• _Instructions for the task_: Can you write out the whole listing exactly?

• _Data for the task_:
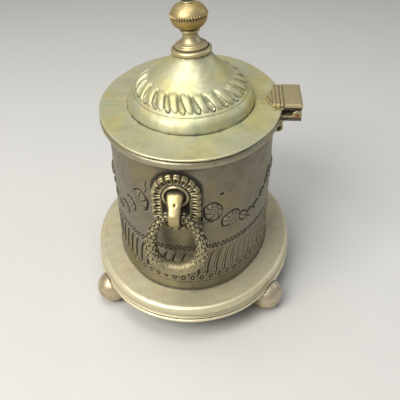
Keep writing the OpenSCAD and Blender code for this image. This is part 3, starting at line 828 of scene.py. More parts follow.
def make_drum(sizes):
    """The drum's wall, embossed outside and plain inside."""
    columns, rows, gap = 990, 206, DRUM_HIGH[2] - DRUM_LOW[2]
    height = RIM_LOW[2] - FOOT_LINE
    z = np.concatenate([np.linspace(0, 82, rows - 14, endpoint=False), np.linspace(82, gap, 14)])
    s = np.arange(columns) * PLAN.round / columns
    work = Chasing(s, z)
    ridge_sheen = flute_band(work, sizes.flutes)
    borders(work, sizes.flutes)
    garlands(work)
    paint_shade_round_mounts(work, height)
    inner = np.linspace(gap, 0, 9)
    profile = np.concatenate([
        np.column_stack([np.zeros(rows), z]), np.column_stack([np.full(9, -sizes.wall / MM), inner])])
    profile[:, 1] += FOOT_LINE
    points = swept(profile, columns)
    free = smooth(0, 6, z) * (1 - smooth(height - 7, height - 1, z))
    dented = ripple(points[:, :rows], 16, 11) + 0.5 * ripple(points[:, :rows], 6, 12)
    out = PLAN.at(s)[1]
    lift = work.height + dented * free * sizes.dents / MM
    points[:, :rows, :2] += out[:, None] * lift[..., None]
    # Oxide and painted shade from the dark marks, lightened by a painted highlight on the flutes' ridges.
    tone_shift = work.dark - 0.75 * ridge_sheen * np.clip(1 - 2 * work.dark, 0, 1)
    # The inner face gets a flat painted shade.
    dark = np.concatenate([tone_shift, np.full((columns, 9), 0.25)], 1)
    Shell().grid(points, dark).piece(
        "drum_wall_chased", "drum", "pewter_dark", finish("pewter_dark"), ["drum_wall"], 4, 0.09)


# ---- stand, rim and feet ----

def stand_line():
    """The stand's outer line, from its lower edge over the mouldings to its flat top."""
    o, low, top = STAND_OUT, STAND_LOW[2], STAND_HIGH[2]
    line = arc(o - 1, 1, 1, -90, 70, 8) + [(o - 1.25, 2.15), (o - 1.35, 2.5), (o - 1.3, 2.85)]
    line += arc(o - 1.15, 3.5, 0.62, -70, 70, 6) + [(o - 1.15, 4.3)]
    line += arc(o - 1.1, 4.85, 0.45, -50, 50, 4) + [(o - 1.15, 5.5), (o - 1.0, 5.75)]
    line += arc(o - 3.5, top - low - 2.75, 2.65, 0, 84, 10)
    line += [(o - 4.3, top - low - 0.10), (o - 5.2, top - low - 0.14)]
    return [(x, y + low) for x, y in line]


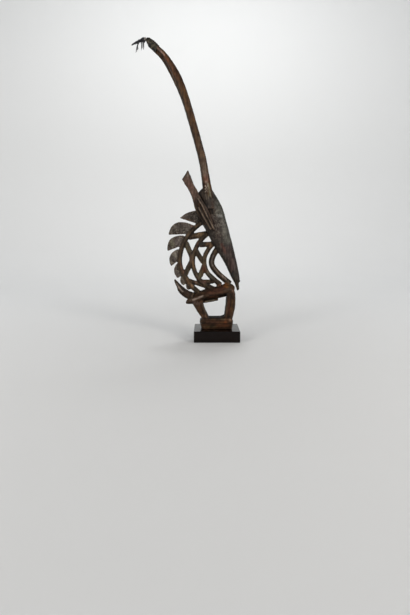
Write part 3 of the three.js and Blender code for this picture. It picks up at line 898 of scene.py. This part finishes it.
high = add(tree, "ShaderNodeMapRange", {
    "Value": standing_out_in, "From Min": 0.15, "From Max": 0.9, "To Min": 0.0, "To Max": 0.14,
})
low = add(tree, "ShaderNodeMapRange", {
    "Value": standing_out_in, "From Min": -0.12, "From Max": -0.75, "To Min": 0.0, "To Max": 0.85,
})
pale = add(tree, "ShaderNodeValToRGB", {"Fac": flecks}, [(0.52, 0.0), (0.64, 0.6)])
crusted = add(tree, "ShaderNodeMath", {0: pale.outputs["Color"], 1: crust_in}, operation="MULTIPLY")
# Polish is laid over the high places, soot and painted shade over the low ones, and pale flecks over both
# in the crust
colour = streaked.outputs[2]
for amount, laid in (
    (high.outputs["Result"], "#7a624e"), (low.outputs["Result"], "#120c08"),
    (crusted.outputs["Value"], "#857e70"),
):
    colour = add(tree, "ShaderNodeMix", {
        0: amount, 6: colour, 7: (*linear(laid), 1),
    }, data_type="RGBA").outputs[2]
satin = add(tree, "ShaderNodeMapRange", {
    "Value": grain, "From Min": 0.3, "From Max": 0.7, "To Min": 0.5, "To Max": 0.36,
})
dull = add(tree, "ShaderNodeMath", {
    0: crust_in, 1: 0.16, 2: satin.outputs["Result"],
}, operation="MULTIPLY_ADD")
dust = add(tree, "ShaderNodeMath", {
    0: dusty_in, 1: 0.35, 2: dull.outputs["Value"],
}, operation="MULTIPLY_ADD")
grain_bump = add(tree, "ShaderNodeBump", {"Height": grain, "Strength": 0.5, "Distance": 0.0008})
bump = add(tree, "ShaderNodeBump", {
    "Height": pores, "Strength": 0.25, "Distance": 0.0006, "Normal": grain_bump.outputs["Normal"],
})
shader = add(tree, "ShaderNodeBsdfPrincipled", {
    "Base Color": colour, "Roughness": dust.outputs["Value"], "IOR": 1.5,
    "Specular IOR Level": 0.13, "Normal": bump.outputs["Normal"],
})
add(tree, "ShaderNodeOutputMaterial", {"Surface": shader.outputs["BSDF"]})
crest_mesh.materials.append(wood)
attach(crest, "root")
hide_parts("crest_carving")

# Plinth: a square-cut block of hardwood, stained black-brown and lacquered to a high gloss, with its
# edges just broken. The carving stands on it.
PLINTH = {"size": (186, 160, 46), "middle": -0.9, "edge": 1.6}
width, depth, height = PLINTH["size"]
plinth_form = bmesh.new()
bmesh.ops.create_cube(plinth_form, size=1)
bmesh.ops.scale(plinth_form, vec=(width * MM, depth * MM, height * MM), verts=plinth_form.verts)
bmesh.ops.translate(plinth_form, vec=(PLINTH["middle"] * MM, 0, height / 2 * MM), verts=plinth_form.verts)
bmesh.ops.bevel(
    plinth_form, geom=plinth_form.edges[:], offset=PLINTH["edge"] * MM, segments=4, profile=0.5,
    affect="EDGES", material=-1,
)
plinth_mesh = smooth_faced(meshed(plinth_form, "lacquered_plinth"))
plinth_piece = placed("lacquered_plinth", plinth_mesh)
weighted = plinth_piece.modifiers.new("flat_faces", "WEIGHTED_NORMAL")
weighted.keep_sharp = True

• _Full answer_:
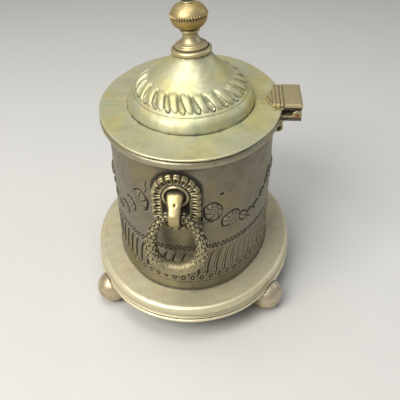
Keep writing the OpenSCAD and Blender code for this image. This is part 3, starting at line 828 of scene.py. More parts follow.
def make_drum(sizes):
    """The drum's wall, embossed outside and plain inside."""
    columns, rows, gap = 990, 206, DRUM_HIGH[2] - DRUM_LOW[2]
    height = RIM_LOW[2] - FOOT_LINE
    z = np.concatenate([np.linspace(0, 82, rows - 14, endpoint=False), np.linspace(82, gap, 14)])
    s = np.arange(columns) * PLAN.round / columns
    work = Chasing(s, z)
    ridge_sheen = flute_band(work, sizes.flutes)
    borders(work, sizes.flutes)
    garlands(work)
    paint_shade_round_mounts(work, height)
    inner = np.linspace(gap, 0, 9)
    profile = np.concatenate([
        np.column_stack([np.zeros(rows), z]), np.column_stack([np.full(9, -sizes.wall / MM), inner])])
    profile[:, 1] += FOOT_LINE
    points = swept(profile, columns)
    free = smooth(0, 6, z) * (1 - smooth(height - 7, height - 1, z))
    dented = ripple(points[:, :rows], 16, 11) + 0.5 * ripple(points[:, :rows], 6, 12)
    out = PLAN.at(s)[1]
    lift = work.height + dented * free * sizes.dents / MM
    points[:, :rows, :2] += out[:, None] * lift[..., None]
    # Oxide and painted shade from the dark marks, lightened by a painted highlight on the flutes' ridges.
    tone_shift = work.dark - 0.75 * ridge_sheen * np.clip(1 - 2 * work.dark, 0, 1)
    # The inner face gets a flat painted shade.
    dark = np.concatenate([tone_shift, np.full((columns, 9), 0.25)], 1)
    Shell().grid(points, dark).piece(
        "drum_wall_chased", "drum", "pewter_dark", finish("pewter_dark"), ["drum_wall"], 4, 0.09)


# ---- stand, rim and feet ----

def stand_line():
    """The stand's outer line, from its lower edge over the mouldings to its flat top."""
    o, low, top = STAND_OUT, STAND_LOW[2], STAND_HIGH[2]
    line = arc(o - 1, 1, 1, -90, 70, 8) + [(o - 1.25, 2.15), (o - 1.35, 2.5), (o - 1.3, 2.85)]
    line += arc(o - 1.15, 3.5, 0.62, -70, 70, 6) + [(o - 1.15, 4.3)]
    line += arc(o - 1.1, 4.85, 0.45, -50, 50, 4) + [(o - 1.15, 5.5), (o - 1.0, 5.75)]
    line += arc(o - 3.5, top - low - 2.75, 2.65, 0, 84, 10)
    line += [(o - 4.3, top - low - 0.10), (o - 5.2, top - low - 0.14)]
    return [(x, y + low) for x, y in line]


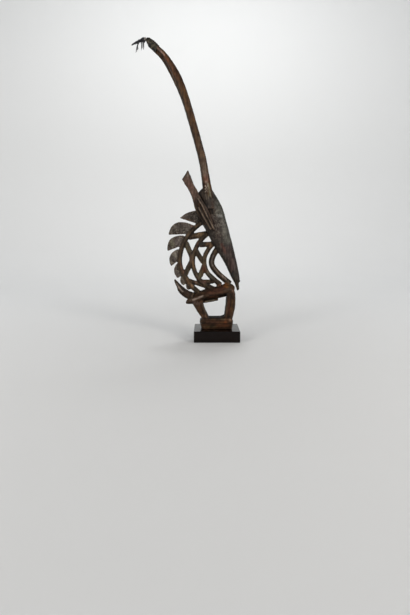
Write part 3 of the three.js and Blender code for this picture. It picks up at line 898 of scene.py. This part finishes it.
high = add(tree, "ShaderNodeMapRange", {
    "Value": standing_out_in, "From Min": 0.15, "From Max": 0.9, "To Min": 0.0, "To Max": 0.14,
})
low = add(tree, "ShaderNodeMapRange", {
    "Value": standing_out_in, "From Min": -0.12, "From Max": -0.75, "To Min": 0.0, "To Max": 0.85,
})
pale = add(tree, "ShaderNodeValToRGB", {"Fac": flecks}, [(0.52, 0.0), (0.64, 0.6)])
crusted = add(tree, "ShaderNodeMath", {0: pale.outputs["Color"], 1: crust_in}, operation="MULTIPLY")
# Polish is laid over the high places, soot and painted shade over the low ones, and pale flecks over both
# in the crust
colour = streaked.outputs[2]
for amount, laid in (
    (high.outputs["Result"], "#7a624e"), (low.outputs["Result"], "#120c08"),
    (crusted.outputs["Value"], "#857e70"),
):
    colour = add(tree, "ShaderNodeMix", {
        0: amount, 6: colour, 7: (*linear(laid), 1),
    }, data_type="RGBA").outputs[2]
satin = add(tree, "ShaderNodeMapRange", {
    "Value": grain, "From Min": 0.3, "From Max": 0.7, "To Min": 0.5, "To Max": 0.36,
})
dull = add(tree, "ShaderNodeMath", {
    0: crust_in, 1: 0.16, 2: satin.outputs["Result"],
}, operation="MULTIPLY_ADD")
dust = add(tree, "ShaderNodeMath", {
    0: dusty_in, 1: 0.35, 2: dull.outputs["Value"],
}, operation="MULTIPLY_ADD")
grain_bump = add(tree, "ShaderNodeBump", {"Height": grain, "Strength": 0.5, "Distance": 0.0008})
bump = add(tree, "ShaderNodeBump", {
    "Height": pores, "Strength": 0.25, "Distance": 0.0006, "Normal": grain_bump.outputs["Normal"],
})
shader = add(tree, "ShaderNodeBsdfPrincipled", {
    "Base Color": colour, "Roughness": dust.outputs["Value"], "IOR": 1.5,
    "Specular IOR Level": 0.13, "Normal": bump.outputs["Normal"],
})
add(tree, "ShaderNodeOutputMaterial", {"Surface": shader.outputs["BSDF"]})
crest_mesh.materials.append(wood)
attach(crest, "root")
hide_parts("crest_carving")

# Plinth: a square-cut block of hardwood, stained black-brown and lacquered to a high gloss, with its
# edges just broken. The carving stands on it.
PLINTH = {"size": (186, 160, 46), "middle": -0.9, "edge": 1.6}
width, depth, height = PLINTH["size"]
plinth_form = bmesh.new()
bmesh.ops.create_cube(plinth_form, size=1)
bmesh.ops.scale(plinth_form, vec=(width * MM, depth * MM, height * MM), verts=plinth_form.verts)
bmesh.ops.translate(plinth_form, vec=(PLINTH["middle"] * MM, 0, height / 2 * MM), verts=plinth_form.verts)
bmesh.ops.bevel(
    plinth_form, geom=plinth_form.edges[:], offset=PLINTH["edge"] * MM, segments=4, profile=0.5,
    affect="EDGES", material=-1,
)
plinth_mesh = smooth_faced(meshed(plinth_form, "lacquered_plinth"))
plinth_piece = placed("lacquered_plinth", plinth_mesh)
weighted = plinth_piece.modifiers.new("flat_faces", "WEIGHTED_NORMAL")
weighted.keep_sharp = True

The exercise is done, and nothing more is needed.